If you’ve found one, you might try to replace it. This can be done in a few minutes, and In many cases, will make the problem go away.

WORD OF WARNING!!!Opening up electronic equipment is not only tricky, but can also be dangerous! Some devices might hold a charge for weeks after disconnecting them from the socket, and touching the wrong thing can kill you. This is common with CRT monitors, for example, so be careful, and if you really never soldered anything, you might consider doing this with someone who has some experience, or even drop the idea completely.

1) The first step is identifying the faulty capacitor. Capacitors have 3 characteristics:
a. Voltage, measured in Volts
b. Capacitance, measures in Farads
c. Form – Axial or Radial.

In most household appliances, the capacitors will be quite small, measuring at around 10-40 Volts, and several hundred Micro-Farads (printed us µF). A Radial capacitor has both its connectors at the bottom, while an Axial one has the connectors protruding from its ends – like a skewer. For most repairs, you could use any capacitor, as they have long-enough leads that will allow you to bend them into a shape that will fit the board.

2) The 2nd step is getting the right capacitor – It’s not always easy to find the correct capacitance and voltage, but it’s OK and even recommended to get ones that are of higher value than the original. For example, an original 680 UF/25V capacitor can be safely replaced with a 1000 UF/35V. Don’t go too wild, though, and be sure that the new capacitor you buy fits inside the case, physically. You can typically find capacitors at Radio Shack, Fry’s or online, although the Shack have only a very limited selection.

3) The 3rd step is to remove the damaged capacitor/s. 1st, note the polarity of the current capacitor, indicated as a colored line along its axis, or a + and – signs at the poles. To remove the capacitor, turn on your soldering iron and heat up the contacts on the reverse side of the board and use a solder vacuum or soldering mesh to clean up as much of the solder you can. If you’re lucky, you will then be able to pull the old one straight out. If you’re less lucky, you might have to pry it out slowly, while applying heat to the contacts. Be careful, as the capacitor might heat up and burn your fingers. Sometimes there might be glue on or around the capacitors, and that gets in the way, so try to remove it gently without ripping anything out. Something that is very help is “helping hand”, which is a heavy metallic stand with clips to hold the board in place while you work on it. Some models even have a built in magnifier.
4) Once the old one is out, clean up the contacts with a soldering vacuum to expose the holes in the board, and insert the new capacitor into position. Heat the contacts and apply some solder, taking care not to use too much so it won’t leak onto other areas of the board. Be careful not to wiggle the capacitor while soldering, to prevent “cold” solders or fractures in the solder. Don’t forget to cut-clean the extra wire that remains of the capacitors contacts.

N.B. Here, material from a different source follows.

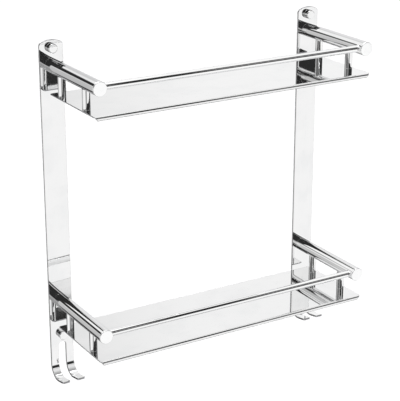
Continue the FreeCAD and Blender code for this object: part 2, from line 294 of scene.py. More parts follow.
class RackStage(bpy.types.PropertyGroup):
    """Camera, floor and light."""

    lens: FloatProperty(
        name="Lens", description="Focal length for a 36 mm frame",
        default=121.2, min=10, subtype="DISTANCE_CAMERA")
    place: FloatVectorProperty(
        name="Camera place", description="Where the camera stands",
        default=(-0.8654, -1.4848, 0.5787), size=3, subtype="TRANSLATION")
    turn: FloatProperty(
        name="Camera turn", description="Turn to the right from facing the wall",
        default=math.radians(30.87), subtype="ANGLE")
    tilt: FloatProperty(
        name="Camera tilt", description="Tilt below level",
        default=math.radians(19.87), subtype="ANGLE")
    floor_drop: FloatProperty(
        name="Floor drop", description="Height of the rack's foot above the floor",
        default=0.65, min=0.01, unit="LENGTH")
    floor_colour: FloatVectorProperty(
        name="Floor colour", description="Colour of the plain floor",
        default=(0.95, 0.95, 0.95), size=3, min=0, max=1, subtype="COLOR")
    dome: FloatProperty(
        name="Dome", description="Brightness of the white dome",
        default=1.0, min=0)
    overhead: FloatProperty(
        name="Overhead", description="Extra brightness straight above",
        default=3.2, min=0)
    dark: FloatProperty(
        name="Dark opening", description="Brightness left in the open front of the studio",
        default=0.03, min=0)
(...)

5) Once done, put back the device together and test it – be sure that when you connect it to the wall jack, don’t touch any exposed metallic surfaces. If you’re lucky and the problem was indeed caused by the faulty capacitor and it alone, the device will go back to life right away. Keep in mind that the new capacitor you’ve put in might also burn out one day, and the procedure might have to be repeated. To make things safe, better buy a good capacitor, and don’t settle for the cheapest kind – usually, even the best capacitor won’t cost more than a dollar or two, although you might need more than one to repair a device.